The collaboration between Adidas and Carbon is another example of how the traditional production cycle is being sidestepped in favor of something more efficient and environmentally friendly. Using Carbon’s technology, Adidas was able to skip prototyping altogether and iterate more than 50 different lattices for the midsole before landing on the current design. This means that instead of mass-producing thousands of identical pairs, Adidas was able to custom manufacture soles to suit each customer’s weight, foot contour and running habits. This enables the sport shoes retailer to manufacture goods for a market of one efficiently and economically. More than 100,000 pairs of these shoes will be available by the end of  2018.

Materialise has partnered with winter sports gear company Tailored Fits to create an end-to-end digital supply chain for custom ski boot insoles. The companies have developed a customization platform which scans a customers’ feet in about 10 minutes. It then takes under 10 days for the customer to receive their personalized 3D printed insoles. Materialise and Tailored Fits designed this solution to automate the design-to-delivery process and in this way significantly shorten the supply chain.


Materialise and Tailored Fits 3D printed insoles
Materialise and Tailored Fits 3D printed insoles

Then there is MINI which recently launched a service called MINI Yours Customized. The service lets customers customize certain parts of their car such as the side panels, interior trims and door sills. This creates a supply chain which can easily be adapted to suit the customer’s needs and individual tastes. It also limits over-production and inventory as it means that parts can be printed on-demand.
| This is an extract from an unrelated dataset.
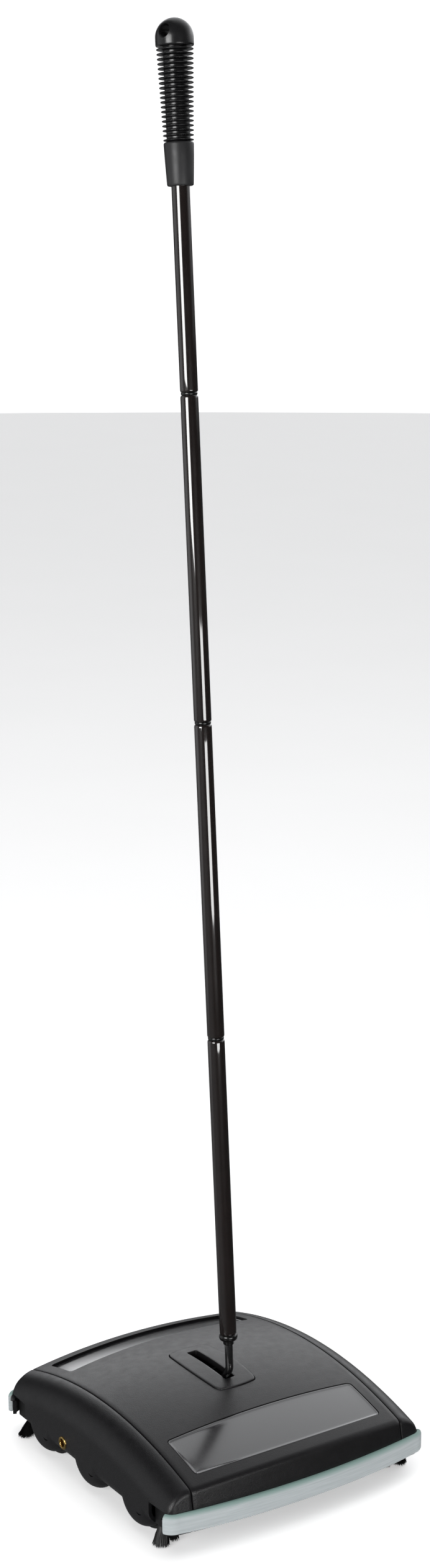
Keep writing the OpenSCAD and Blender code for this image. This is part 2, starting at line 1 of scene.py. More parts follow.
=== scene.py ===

As more companies turn to Additive Manufacturing as a viable alternative to traditional manufacturing, we’re starting to see how this technology can be used to transform supply chains, business models and even the use of resources. It’s becoming increasingly clear that Additive Manufacturing can play a significant role in not only ensuring the sustainability of manufacturing, but also in paving the way for environmentally efficient manufacturing processes.